The data —
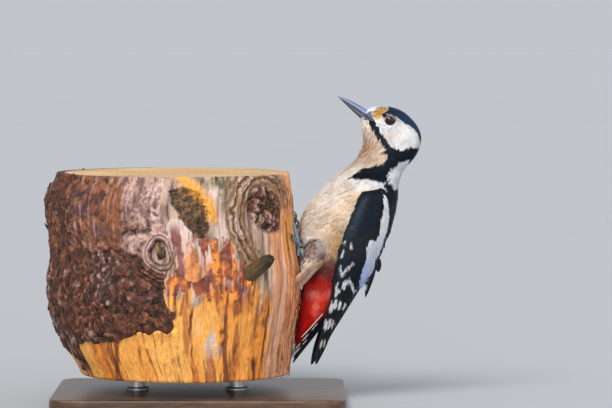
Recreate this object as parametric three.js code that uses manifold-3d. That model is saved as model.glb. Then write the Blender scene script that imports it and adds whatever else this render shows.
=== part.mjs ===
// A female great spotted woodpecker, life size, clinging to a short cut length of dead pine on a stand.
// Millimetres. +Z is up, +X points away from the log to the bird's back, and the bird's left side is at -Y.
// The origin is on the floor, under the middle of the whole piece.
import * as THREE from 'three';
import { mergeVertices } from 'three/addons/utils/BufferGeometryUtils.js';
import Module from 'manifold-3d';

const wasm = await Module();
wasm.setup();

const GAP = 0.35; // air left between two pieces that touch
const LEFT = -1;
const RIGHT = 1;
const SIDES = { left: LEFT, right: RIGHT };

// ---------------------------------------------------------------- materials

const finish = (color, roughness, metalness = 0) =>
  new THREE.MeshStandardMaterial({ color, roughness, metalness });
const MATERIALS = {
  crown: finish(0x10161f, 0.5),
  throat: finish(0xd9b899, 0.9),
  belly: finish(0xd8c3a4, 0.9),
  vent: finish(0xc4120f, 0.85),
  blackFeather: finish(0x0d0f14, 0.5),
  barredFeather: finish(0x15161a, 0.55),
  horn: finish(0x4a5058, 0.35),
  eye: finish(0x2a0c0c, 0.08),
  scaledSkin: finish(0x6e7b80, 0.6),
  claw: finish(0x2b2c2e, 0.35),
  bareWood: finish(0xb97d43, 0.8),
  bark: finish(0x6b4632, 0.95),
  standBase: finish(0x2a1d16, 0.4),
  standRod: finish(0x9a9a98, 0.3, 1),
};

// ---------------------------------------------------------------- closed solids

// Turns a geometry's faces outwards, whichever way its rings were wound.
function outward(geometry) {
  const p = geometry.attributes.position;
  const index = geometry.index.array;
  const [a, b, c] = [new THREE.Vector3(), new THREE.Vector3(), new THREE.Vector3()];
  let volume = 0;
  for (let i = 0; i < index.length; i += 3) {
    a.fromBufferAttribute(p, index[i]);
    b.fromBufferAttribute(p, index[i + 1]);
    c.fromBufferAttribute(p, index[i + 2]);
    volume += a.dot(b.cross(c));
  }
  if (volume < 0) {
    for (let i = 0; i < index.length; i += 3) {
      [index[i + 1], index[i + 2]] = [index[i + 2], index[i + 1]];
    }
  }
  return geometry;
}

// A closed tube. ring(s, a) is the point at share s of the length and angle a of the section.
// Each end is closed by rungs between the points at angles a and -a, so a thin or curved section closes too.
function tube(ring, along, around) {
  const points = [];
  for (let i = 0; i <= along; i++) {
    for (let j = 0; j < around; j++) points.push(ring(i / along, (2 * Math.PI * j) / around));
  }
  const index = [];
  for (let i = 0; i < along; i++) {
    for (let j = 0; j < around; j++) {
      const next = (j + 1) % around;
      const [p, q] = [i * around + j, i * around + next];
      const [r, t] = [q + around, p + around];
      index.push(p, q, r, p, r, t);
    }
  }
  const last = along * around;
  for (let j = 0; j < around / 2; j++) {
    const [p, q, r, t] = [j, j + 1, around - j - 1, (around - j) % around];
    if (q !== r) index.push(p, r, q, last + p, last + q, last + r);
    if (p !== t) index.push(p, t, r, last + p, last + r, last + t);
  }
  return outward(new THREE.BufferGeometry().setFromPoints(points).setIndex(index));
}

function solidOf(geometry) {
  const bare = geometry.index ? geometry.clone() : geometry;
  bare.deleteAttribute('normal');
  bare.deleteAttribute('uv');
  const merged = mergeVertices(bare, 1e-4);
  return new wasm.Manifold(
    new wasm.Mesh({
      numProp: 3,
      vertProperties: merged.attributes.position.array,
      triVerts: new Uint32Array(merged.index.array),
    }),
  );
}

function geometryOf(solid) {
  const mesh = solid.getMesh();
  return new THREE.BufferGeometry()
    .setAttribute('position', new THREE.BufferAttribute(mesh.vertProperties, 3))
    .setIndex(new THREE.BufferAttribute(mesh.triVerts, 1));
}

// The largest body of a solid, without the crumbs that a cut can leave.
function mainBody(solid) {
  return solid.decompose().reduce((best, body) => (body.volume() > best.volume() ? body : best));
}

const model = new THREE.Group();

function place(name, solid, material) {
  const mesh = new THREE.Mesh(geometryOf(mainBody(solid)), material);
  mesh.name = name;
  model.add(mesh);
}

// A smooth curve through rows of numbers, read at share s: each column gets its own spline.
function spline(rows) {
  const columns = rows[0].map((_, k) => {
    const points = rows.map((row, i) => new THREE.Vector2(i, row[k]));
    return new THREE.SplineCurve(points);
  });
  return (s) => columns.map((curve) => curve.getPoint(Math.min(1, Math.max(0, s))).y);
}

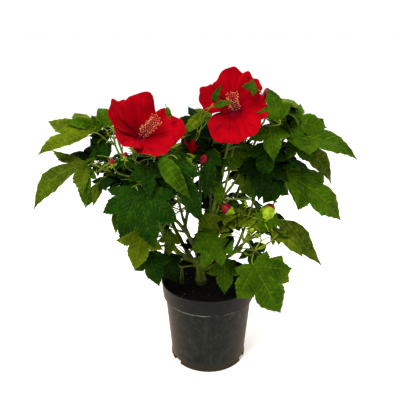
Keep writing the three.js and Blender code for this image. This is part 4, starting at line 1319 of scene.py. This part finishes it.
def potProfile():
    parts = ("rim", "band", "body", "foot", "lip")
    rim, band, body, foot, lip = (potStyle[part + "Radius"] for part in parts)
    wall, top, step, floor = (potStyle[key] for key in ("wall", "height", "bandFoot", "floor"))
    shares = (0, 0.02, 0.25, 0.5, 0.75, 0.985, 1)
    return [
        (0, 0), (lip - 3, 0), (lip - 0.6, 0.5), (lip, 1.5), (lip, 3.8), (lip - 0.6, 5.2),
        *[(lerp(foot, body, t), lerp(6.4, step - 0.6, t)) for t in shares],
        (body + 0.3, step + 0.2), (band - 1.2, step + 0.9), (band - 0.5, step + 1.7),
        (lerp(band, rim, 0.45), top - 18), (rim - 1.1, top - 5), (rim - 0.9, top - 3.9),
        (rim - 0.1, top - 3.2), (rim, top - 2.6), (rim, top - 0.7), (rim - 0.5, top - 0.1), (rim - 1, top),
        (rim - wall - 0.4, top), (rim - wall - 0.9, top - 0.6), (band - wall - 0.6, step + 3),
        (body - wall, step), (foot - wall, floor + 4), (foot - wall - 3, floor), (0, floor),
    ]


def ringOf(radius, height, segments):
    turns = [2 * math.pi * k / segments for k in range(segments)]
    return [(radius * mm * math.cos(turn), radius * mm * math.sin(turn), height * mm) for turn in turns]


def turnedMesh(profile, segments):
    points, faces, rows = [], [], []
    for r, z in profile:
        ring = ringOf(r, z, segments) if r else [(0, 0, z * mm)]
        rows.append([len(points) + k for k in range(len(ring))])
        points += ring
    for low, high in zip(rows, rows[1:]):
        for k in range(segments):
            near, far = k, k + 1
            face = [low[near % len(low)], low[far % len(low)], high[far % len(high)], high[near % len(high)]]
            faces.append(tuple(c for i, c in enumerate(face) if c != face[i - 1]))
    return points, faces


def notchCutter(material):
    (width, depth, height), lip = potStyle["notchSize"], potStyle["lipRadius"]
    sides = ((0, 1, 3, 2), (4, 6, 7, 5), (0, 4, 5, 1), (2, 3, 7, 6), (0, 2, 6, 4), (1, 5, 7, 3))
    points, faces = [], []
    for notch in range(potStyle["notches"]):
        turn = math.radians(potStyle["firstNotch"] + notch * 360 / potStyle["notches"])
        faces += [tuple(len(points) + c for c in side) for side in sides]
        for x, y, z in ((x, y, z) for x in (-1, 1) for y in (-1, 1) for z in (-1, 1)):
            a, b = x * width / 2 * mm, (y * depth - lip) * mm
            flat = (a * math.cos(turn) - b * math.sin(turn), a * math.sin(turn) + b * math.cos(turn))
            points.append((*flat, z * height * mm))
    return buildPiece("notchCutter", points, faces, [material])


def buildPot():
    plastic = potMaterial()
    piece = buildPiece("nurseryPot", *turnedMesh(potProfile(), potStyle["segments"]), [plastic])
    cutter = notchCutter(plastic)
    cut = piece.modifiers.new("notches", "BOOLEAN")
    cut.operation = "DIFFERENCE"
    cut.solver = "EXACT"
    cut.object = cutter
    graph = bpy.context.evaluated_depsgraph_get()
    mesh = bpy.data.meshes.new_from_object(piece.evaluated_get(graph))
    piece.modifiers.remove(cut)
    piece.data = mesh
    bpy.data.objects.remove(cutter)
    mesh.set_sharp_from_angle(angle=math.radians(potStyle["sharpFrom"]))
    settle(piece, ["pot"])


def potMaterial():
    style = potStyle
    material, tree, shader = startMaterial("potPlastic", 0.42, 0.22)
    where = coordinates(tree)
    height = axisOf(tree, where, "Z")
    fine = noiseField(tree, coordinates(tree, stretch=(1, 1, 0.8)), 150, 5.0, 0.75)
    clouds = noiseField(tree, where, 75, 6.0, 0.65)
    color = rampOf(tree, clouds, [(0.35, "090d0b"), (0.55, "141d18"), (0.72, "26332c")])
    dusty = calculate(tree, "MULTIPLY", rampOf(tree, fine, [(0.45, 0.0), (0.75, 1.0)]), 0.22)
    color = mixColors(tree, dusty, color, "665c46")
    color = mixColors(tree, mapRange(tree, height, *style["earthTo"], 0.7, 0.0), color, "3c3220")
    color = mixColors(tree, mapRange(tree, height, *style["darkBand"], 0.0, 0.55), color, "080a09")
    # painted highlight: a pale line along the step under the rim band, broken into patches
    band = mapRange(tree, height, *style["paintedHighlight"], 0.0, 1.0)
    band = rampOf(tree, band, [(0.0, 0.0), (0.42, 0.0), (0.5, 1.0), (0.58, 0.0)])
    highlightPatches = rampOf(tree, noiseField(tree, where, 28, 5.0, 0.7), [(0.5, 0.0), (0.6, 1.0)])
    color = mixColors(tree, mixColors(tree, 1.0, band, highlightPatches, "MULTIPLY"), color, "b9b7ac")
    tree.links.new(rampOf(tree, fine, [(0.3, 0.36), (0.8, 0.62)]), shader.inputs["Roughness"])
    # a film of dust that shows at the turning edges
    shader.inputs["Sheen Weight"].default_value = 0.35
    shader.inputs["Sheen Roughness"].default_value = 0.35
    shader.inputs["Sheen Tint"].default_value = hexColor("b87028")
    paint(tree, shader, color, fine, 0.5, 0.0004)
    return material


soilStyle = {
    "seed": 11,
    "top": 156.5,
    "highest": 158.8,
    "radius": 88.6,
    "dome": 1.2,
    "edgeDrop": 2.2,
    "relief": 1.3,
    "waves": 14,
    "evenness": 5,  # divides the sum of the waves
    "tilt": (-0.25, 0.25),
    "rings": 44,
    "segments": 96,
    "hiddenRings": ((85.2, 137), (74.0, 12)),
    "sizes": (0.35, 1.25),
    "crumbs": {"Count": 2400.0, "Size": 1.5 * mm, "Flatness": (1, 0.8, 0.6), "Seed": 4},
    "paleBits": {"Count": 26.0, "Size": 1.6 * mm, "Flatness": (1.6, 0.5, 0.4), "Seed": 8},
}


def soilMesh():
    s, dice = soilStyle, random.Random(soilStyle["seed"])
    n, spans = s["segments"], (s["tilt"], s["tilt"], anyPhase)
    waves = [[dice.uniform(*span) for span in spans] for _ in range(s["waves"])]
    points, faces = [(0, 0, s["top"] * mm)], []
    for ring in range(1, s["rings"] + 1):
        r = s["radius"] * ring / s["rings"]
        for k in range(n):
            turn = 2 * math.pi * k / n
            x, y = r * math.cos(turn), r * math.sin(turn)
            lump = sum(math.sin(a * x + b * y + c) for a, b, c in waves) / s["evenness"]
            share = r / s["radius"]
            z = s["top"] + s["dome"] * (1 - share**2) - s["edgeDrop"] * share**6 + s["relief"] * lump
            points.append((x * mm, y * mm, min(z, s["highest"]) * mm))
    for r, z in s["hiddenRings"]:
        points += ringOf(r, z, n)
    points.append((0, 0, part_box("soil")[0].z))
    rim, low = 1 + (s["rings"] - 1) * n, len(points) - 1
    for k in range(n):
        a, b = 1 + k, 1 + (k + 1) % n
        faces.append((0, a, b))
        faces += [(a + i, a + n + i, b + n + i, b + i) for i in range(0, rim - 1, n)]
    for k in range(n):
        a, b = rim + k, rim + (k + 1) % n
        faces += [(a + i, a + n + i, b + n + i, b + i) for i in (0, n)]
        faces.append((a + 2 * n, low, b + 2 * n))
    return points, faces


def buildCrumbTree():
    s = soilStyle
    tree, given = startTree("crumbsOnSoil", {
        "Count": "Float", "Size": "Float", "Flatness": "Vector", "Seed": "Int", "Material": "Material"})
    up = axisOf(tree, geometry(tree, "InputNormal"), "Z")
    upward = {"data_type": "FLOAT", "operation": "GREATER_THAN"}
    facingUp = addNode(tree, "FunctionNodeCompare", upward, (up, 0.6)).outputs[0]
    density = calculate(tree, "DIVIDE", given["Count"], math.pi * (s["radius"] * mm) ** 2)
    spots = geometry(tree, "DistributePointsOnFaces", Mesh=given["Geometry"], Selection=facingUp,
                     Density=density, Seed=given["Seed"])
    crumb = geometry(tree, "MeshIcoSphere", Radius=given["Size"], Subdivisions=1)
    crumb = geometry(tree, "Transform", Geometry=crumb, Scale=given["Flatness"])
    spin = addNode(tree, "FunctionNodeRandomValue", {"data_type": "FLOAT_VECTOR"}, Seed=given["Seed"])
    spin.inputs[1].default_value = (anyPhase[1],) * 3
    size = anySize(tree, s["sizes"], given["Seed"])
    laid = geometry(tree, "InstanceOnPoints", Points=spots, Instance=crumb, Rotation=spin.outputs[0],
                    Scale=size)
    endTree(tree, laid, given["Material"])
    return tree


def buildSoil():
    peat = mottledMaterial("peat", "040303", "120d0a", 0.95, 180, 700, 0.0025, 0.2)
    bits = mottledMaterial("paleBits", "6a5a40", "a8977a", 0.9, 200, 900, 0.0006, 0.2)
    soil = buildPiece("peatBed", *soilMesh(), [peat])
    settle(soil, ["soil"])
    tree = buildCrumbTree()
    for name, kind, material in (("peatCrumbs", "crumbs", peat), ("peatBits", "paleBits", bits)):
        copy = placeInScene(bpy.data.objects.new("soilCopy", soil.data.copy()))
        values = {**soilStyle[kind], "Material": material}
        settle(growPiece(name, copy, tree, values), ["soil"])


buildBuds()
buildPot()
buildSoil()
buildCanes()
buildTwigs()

Required task — The lines to collect are those holding the string "else"; copy them all.

Result for this exercise —
Recreate this object as parametric three.js code that uses manifold-3d. That model is saved as model.glb. Then write the Blender scene script that imports it and adds whatever else this render shows.
        ring = ringOf(r, z, segments) if r else [(0, 0, z * mm)]